In 1891, Mother Elena Arellano Chamorro founded el Colegio La Immaculada (The Immaculate School). In the same year, Francisco Javier Cabrini arrived in Nicaragua with eight nuns dedicated to teaching women in Mother Elena's newly created school. On August 20, 1894, General Jose Santos Zelaya expelled the religious group Salesas Misioneras del Sagrado Corazón de Jesús from Nicaragua and Mother Elena left the country with them. Upon her return to Nicaragua in 1895, she founded el Colegio San Luis Gonzaga (The San Luis Gonzaga School). This school was specifically for the education of young men. In 1903, Mother Elena prepared for the arrival of las Oblatas Del Sagrado Corazón, these women were in charge of el Colegio Nuestra Señora de Guadalupe (french school). In March 1912, el Colegio San Juan Bosco began operations under the management of los Salesianos.

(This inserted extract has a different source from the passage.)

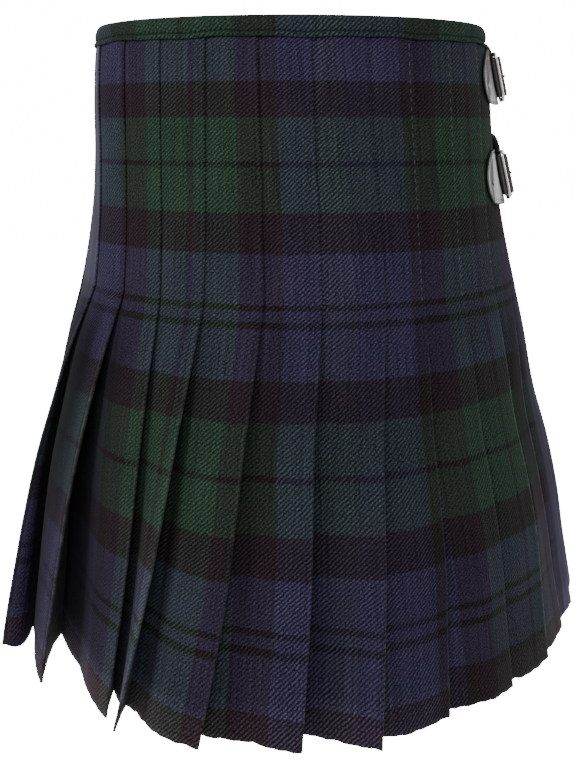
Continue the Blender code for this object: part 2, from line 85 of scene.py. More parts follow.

These Salesianos in charge of this institution were Father José Misieri, Father José Dini, Jorge Müller (student) and Brother Esteban Tosini.
Mother Elena Arellano died on October 11, 1911. Her remains were buried in the chapel of Maria Auxiliadora of the Salesiano School of Granada.
After protests by intellectuals in Granada, the city named a street after Elena Arellano.